Foreign Language Skills Could Make Invisible Idiots Out of BPO Companies
Filed in archive Outsourcing by Greg Cruey on May 21, 2007

That was the early 1990's and I'm sure software engineering has progressed mightily...
The Rational Outsourcing Blog again today hit the nail on the head in regards to language skills in China. The blog post is named No Entrance to Greenland and shows a picture of an English language sign in Shanghai that should have read "Keep Off the Grass."
China has a solution to its language problem, according to Apu (who wrote the blog): throw money at it. It's an enlightening contrast to India's approach to problems, which is to throw people at the problems.
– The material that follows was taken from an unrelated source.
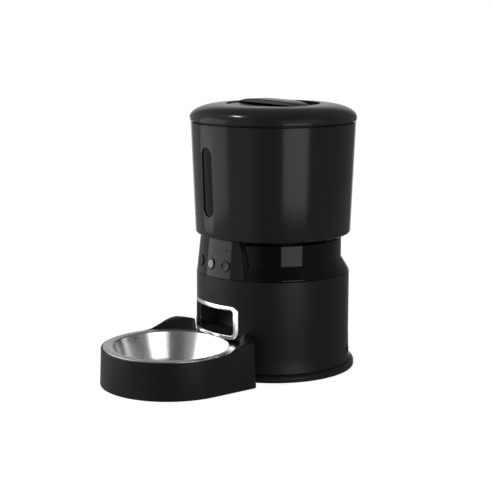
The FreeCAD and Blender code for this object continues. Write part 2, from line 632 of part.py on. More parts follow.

Confession time, I suppose. I studied Chinese, but as a general linguist. I can talk to you about tone sandhi in the Wu dialect, about dialect geography, about the phonetic components of many chinese characters
, about the argument amongst linguists as to the number of tones Cantonese really has (is it six, or is it seven?), about the development of compound words in modern Chinese, and so forth and so on. But I can speak only half a dozen words or so of the language. Ni hao ma? Hao, Xie xie... That said, working with English language learners at the high school and college level has left me with a profound understanding of how difficult it is for students to master idioms and figures of speech outside a native speaker environment. If China is going to throw fivebillion dollars at the need to learn English as a strategic move in the developing of an international BPO industry, hopefully they will be wise enough to spend some of it to send students to places where English is the native language and most of it to pay native speakers to come teach in China.
My thoughts, at least...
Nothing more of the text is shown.